New Years morning, about two weeks into talking, it hit me that I really wanted to meet this guy and I couldn’t wait until June to do it. Yes, only two weeks and I was already scheming up a plan to fly to England to meet a perfect stranger. It either could have gone one of two ways, and one of the ways involved my Dad having to channel Liam Neeson to save my life from being kidnapped into the sex trade. Either way, I wanted to take this risk, something was telling me to do it, this is what the universe had planned for me.
At first my Mom was completely perplexed as to why I would want to do this. One, she knew me getting on a plane by myself was nearly impossible and two, what the hell was I thinking going to a foreign country by myself to meet someone I don’t even know? Well after much convincing and her face timing with my British gentleman, she knew nothing was going to change my mind, I’m a grown woman and if this is what I wanted to do, I was going to do it. She helped booked my flight, I managed to get time off work, and it was settled. Everything seemed to align perfectly for this trip. I would be spending Valentine’s Day in Manchester, England, with a guy I met off Instagram.
What the fuck was I thinking? Who did I think I was? I am absolutely bat shit crazy for doing this but there is no backing out now.
Now before you think I am insane, I took a lot of precautions before booking this trip. By the time I flew out there, we had been talking for about two months, so we got to know a lot about each other before actually meeting face to face.
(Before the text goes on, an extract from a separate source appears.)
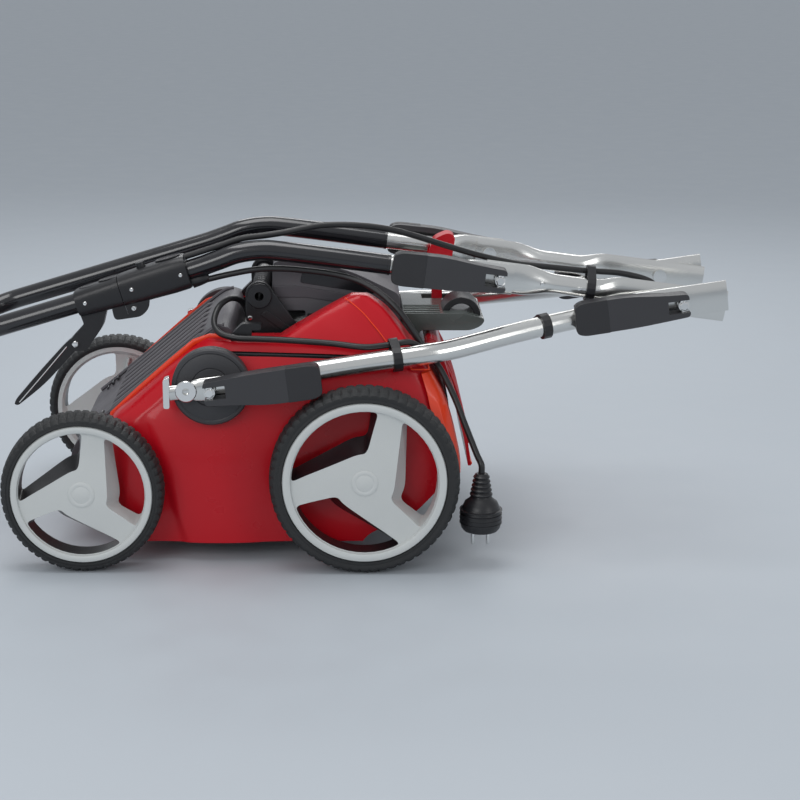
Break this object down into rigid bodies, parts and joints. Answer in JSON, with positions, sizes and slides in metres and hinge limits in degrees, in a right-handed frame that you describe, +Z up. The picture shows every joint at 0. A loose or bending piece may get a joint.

I felt comfortable for a number of reasons, and had no red flags to think anything fishy was going to happen. I saw his ID’s, knew where he worked, my Mom even stalked his linkedin page (sorry, Mom’s gotta do her research too). If I was to be kidnapped, this guy would never get away with it because I had too much information about him. Some people were not convinced though and assumed I’d be thrown into the sex trade the second I got off the plane (can’t even lie, I even thought about it for a split second). Either way, I was doing it and no one was going to stop me but take my advice, if anyone out there plans on doing something crazy like this, PLEASE do your research first and make sure you are taking the necessary steps to ensure your safety!
So this is how my adventure began. The adventure I took that changed my outlook on life, and the outlook upon myself. I followed my heart to a place I never imagined seeing, and falling for a person I never imagined meeting.
The universe has a crazy way of teaching you about yourself. The lessons that I learned by taking this trip I don’t think I could have learned here at home. I took away more than I ever imagined, and the more I reflect on my trip to Manchester, the more I understand how much it needed to happen.
I will blog the continuation of this trip in a part 2 in the coming days. I’m excited to share the journey with everyone, been meaning to write about it for a long time and happy I can finally get it down into words. Thank you everyone for following my journey!
P.S. I just want to give my heartfelt condolences to all the lives lost in Manchester last week. It breaks my heart especially because the people of Manchester are some of the warmest, kindest, and most welcoming people I have ever encountered. My prayers go out to all those affected by this senseless tragedy. Rest in Peace.